The recent decision by Binance, one of the world's largest cryptocurrency exchanges, to delist Monero (XMR) and several other tokens, has reignited discussions about the future of decentralized finance (DeFi) and the principles of decentralization within the Web3 ecosystem.
Privacy coins like Monero, designed to offer enhanced anonymity and privacy to users, have long been a subject of contention within the cryptocurrency space. While they provide essential features for privacy-conscious individuals and businesses, they have also attracted scrutiny from regulators due to concerns about potential misuse in illicit activities.
Decentralization in the Face of Exchange Delistings
Binance's move to delist Monero underscores the challenges faced by projects that prioritize privacy in an increasingly regulated environment. This decision follows similar actions taken by other major exchanges, for instance, OKX delisted XMR and other privacy-focused tokens - Dash (DASH) and Zcash (ZEC) in December 2023. That reflects a broader trend towards regulatory compliance and oversight within the crypto industry.
The delisting of Monero highlights the tension between privacy and regulatory compliance within the cryptocurrency space. While privacy features are valued by certain segments of the crypto community, they also present challenges in terms of meeting regulatory requirements and achieving mainstream adoption.
Monero Price: The Impact of Binance's Decision on Web3 Principles
The announcement of Monero's delisting had an immediate impact on its price, causing a rapid decline in value. Within a span of just a few hours after the news broke, Monero (XMR) experienced a significant drop, marking a loss of nearly 35% of its value.
Since then, there has been a slight recovery in the price of Monero. At the time of writing, XMR is trading at $126.66. However, it's worth noting that Monero has reached lows not seen since mid-September 2023, reflecting the extent of the impact of the delisting news on its market performance.
From Privacy to Compliance: The Evolution of Decentralized Finance in a Regulated Environment
Monero has gained popularity due to its excellent privacy features. It was launched in 2014 as a secure and untraceable cryptocurrency, built on the CryptoNote protocol. Unlike Bitcoin and most other cryptocurrencies, Monero ensures privacy by obfuscating transaction details such as sender, recipient, and amount through technologies like ring signatures, stealth addresses, and confidential transactions. This privacy is highly appreciated as it protects users from surveillance, preserves fungibility, and prevents potential discrimination. Monero's commitment to privacy has attracted individuals seeking financial sovereignty, anonymity, and protection from prying eyes, making it a popular choice among privacy-conscious users.

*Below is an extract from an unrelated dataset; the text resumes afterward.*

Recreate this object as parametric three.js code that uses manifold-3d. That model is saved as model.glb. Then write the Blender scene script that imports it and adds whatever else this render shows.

The delisting of Monero may have an impact on the future of Web3, which aims to empower individuals with greater control over their digital lives. The removal of a privacy-focused cryptocurrency like Monero from certain exchanges or platforms could signal a shift towards increased regulatory compliance and scrutiny within the Web3 ecosystem. This may lead to a reevaluation of privacy features and technologies in other cryptocurrencies and projects. Developers and stakeholders may need to explore alternative solutions that strike a balance between privacy and regulatory requirements, ensuring compliance without compromising the fundamental values of decentralization and individual sovereignty. This situation could spark a broader conversation about the role of privacy in the Web3 landscape and potentially influence the direction of future blockchain and cryptocurrency developments.
As stakeholders in the Web3 ecosystem navigate the complexities of privacy, regulation, and innovation, it is essential to uphold the principles of decentralization. Decentralization lies at the heart of Web3, empowering individuals and communities to take control of their digital assets and participate in new forms of economic and social organization.
Will anonymity in DeFi disappear?
In conclusion, the recent delisting of privacy coins like Monero, Dash, and Zcash by major exchanges prompts discussions about the future of anonymity in decentralized finance (DeFi). However, it's important to note that many exchanges still offer these privacy tokens, providing users with avenues to access them.
Furthermore, platforms like Swapzone still offer users to exchange XMR, to the opportunity to sustain liquidity for tokens that adhere to the basic principles of DeFi by facilitating swaps in a decentralized manner. While challenges exist in balancing privacy with regulatory compliance, the ongoing dialogue and collaboration within the Web3 community are essential in shaping the future of anonymity in DeFi.